The task:
From the entries below, copy every line that holds the word "bends".

Entries with parts and joints

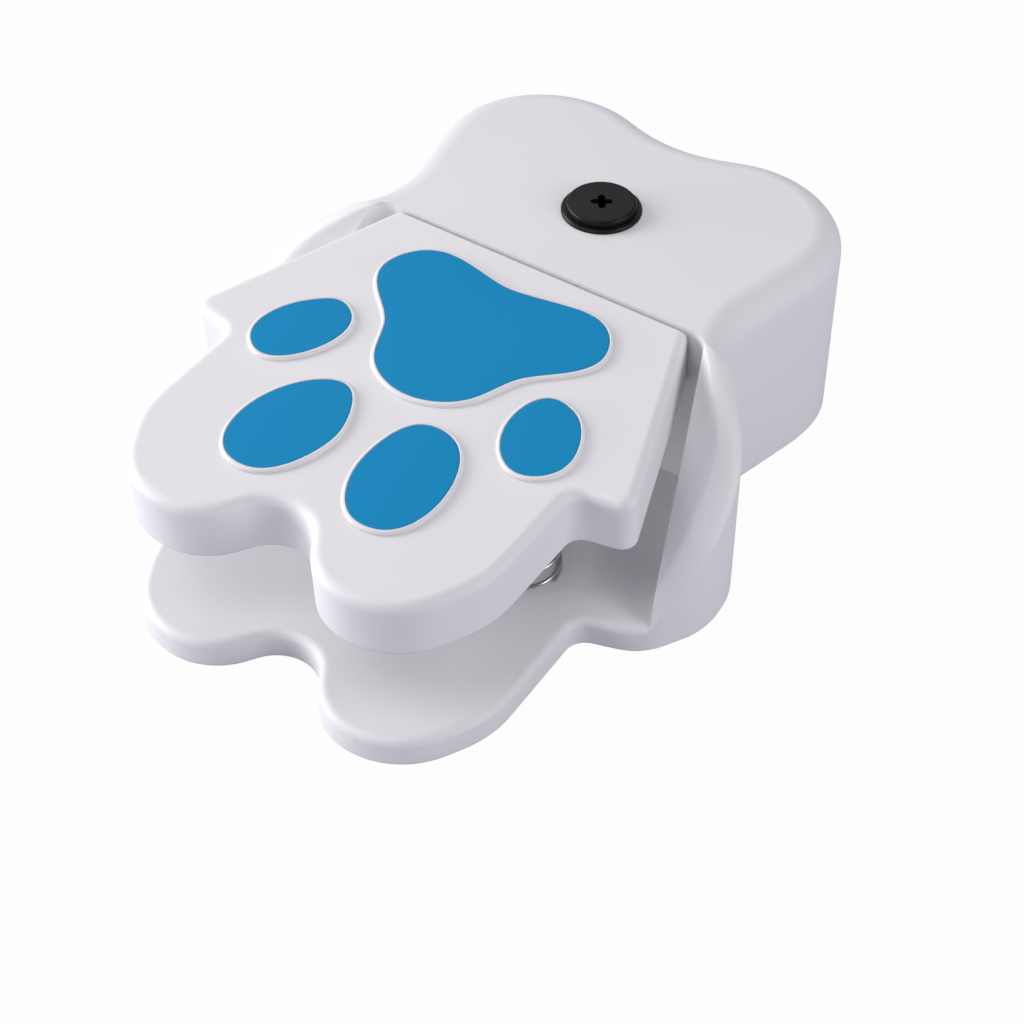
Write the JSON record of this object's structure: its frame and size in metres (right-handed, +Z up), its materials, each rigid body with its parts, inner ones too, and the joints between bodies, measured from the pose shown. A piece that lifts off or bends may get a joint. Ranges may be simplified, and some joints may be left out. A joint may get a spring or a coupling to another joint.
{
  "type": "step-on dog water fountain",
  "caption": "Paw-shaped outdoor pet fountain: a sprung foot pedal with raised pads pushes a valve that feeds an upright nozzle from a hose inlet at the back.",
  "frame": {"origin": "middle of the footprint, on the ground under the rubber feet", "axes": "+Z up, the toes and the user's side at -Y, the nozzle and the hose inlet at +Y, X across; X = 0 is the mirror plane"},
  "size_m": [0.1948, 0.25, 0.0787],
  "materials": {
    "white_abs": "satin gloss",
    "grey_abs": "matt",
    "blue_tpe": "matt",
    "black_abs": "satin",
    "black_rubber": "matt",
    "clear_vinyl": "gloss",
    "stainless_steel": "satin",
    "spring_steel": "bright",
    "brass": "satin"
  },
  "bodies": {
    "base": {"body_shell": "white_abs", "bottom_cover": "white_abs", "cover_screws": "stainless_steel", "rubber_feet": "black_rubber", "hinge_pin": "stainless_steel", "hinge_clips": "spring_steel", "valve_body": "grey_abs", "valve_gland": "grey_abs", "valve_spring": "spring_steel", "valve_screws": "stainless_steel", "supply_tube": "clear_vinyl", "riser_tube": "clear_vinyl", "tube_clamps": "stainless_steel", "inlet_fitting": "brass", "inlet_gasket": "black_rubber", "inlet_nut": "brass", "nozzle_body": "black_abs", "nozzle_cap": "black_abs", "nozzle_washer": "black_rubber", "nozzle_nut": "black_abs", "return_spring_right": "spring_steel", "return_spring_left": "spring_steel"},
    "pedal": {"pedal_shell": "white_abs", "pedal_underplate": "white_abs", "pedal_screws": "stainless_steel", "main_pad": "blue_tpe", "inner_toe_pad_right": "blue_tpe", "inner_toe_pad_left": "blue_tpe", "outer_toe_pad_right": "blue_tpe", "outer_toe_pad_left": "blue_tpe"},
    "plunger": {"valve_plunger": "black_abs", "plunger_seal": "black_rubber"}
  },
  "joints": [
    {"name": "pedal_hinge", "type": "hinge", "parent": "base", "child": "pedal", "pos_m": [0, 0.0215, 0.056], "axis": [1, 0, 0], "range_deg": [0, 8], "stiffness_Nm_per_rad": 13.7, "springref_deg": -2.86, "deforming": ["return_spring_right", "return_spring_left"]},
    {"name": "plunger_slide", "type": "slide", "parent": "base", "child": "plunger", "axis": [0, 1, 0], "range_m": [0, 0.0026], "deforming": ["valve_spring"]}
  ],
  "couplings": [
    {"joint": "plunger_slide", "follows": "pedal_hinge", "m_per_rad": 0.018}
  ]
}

* * *

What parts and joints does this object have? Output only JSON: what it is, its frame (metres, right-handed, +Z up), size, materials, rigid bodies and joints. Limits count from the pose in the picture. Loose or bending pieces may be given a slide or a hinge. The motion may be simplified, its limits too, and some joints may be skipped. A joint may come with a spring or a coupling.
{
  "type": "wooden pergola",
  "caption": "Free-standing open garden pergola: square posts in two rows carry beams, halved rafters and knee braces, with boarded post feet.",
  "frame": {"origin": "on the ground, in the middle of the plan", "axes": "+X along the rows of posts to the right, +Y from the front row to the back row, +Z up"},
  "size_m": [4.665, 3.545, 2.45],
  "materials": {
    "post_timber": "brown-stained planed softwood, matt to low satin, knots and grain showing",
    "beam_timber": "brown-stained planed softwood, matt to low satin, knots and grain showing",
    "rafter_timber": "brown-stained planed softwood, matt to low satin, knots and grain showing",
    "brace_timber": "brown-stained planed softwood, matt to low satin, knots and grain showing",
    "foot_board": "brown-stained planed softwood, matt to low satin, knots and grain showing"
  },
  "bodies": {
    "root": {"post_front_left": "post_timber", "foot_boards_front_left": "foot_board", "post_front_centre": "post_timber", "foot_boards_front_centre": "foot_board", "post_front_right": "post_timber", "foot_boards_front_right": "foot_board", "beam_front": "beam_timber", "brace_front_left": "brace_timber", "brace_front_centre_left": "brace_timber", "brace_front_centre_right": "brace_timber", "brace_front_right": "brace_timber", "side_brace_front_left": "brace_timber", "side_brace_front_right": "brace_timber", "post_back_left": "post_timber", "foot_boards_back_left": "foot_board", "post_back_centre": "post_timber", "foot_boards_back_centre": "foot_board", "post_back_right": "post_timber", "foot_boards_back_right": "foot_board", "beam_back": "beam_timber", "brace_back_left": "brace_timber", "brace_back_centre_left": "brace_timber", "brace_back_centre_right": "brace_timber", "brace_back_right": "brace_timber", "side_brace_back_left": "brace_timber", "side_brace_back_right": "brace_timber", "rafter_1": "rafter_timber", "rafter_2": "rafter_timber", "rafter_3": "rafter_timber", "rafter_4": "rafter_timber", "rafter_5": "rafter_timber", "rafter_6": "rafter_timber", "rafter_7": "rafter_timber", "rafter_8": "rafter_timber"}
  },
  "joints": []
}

* * *

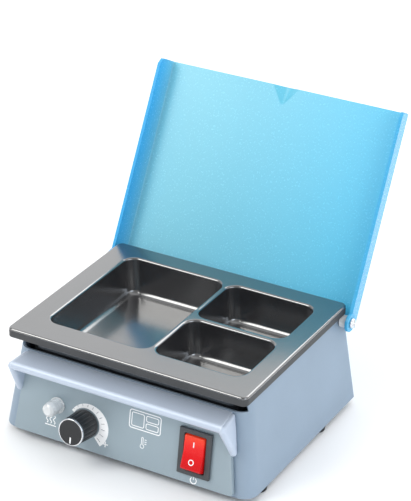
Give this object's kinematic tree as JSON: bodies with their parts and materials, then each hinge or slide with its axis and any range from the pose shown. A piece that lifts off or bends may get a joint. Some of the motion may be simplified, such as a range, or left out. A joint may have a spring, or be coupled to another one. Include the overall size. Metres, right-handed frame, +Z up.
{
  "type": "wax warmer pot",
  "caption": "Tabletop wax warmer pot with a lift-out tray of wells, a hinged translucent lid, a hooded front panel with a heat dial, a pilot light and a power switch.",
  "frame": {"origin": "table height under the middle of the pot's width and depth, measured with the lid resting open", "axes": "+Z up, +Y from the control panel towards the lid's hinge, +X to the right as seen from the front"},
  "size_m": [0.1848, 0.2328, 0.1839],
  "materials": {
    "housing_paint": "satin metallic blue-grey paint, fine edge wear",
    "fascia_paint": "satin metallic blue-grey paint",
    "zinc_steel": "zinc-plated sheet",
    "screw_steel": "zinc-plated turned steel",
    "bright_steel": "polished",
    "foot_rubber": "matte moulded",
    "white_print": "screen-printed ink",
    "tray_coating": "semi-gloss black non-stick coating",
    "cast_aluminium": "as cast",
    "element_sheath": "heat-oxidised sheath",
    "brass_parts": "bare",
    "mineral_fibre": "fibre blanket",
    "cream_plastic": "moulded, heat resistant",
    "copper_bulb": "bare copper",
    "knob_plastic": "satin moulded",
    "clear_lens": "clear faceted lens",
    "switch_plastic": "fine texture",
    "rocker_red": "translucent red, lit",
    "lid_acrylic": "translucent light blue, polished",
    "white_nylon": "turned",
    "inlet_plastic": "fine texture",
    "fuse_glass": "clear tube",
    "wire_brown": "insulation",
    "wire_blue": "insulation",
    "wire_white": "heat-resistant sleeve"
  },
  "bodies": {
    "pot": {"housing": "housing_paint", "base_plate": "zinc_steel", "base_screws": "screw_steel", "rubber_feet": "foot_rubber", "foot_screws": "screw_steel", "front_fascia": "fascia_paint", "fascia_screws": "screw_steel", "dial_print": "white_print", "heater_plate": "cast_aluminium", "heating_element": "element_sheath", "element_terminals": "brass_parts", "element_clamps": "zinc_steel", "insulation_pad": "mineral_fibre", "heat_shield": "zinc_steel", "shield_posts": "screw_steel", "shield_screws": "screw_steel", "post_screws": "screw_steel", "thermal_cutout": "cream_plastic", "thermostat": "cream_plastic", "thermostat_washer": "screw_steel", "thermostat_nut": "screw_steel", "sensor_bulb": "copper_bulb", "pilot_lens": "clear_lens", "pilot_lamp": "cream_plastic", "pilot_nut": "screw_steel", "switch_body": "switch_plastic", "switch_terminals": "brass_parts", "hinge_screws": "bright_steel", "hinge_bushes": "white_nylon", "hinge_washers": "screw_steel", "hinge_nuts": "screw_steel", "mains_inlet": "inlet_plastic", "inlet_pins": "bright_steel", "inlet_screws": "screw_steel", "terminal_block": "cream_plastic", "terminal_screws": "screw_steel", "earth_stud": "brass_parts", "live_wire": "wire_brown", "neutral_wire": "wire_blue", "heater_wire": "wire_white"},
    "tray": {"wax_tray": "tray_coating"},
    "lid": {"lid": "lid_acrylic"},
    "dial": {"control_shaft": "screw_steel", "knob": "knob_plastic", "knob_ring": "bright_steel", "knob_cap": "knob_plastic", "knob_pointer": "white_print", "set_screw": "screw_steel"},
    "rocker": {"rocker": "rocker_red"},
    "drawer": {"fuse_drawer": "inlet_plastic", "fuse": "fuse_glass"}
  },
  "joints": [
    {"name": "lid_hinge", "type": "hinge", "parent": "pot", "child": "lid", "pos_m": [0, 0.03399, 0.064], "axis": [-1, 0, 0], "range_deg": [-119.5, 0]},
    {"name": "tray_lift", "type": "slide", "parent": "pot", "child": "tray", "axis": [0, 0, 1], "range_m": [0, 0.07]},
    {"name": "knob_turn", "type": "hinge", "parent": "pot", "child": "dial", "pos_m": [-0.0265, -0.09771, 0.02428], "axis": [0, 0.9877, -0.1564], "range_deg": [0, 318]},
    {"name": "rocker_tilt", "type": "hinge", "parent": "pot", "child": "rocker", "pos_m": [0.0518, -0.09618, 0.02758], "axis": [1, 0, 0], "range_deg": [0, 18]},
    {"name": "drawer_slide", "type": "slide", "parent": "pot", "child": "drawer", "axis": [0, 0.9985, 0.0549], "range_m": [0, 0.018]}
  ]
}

Solution to this problem:
Write the JSON record of this object's structure: its frame and size in metres (right-handed, +Z up), its materials, each rigid body with its parts, inner ones too, and the joints between bodies, measured from the pose shown. A piece that lifts off or bends may get a joint. Ranges may be simplified, and some joints may be left out. A joint may get a spring or a coupling to another joint.
Give this object's kinematic tree as JSON: bodies with their parts and materials, then each hinge or slide with its axis and any range from the pose shown. A piece that lifts off or bends may get a joint. Some of the motion may be simplified, such as a range, or left out. A joint may have a spring, or be coupled to another one. Include the overall size. Metres, right-handed frame, +Z up.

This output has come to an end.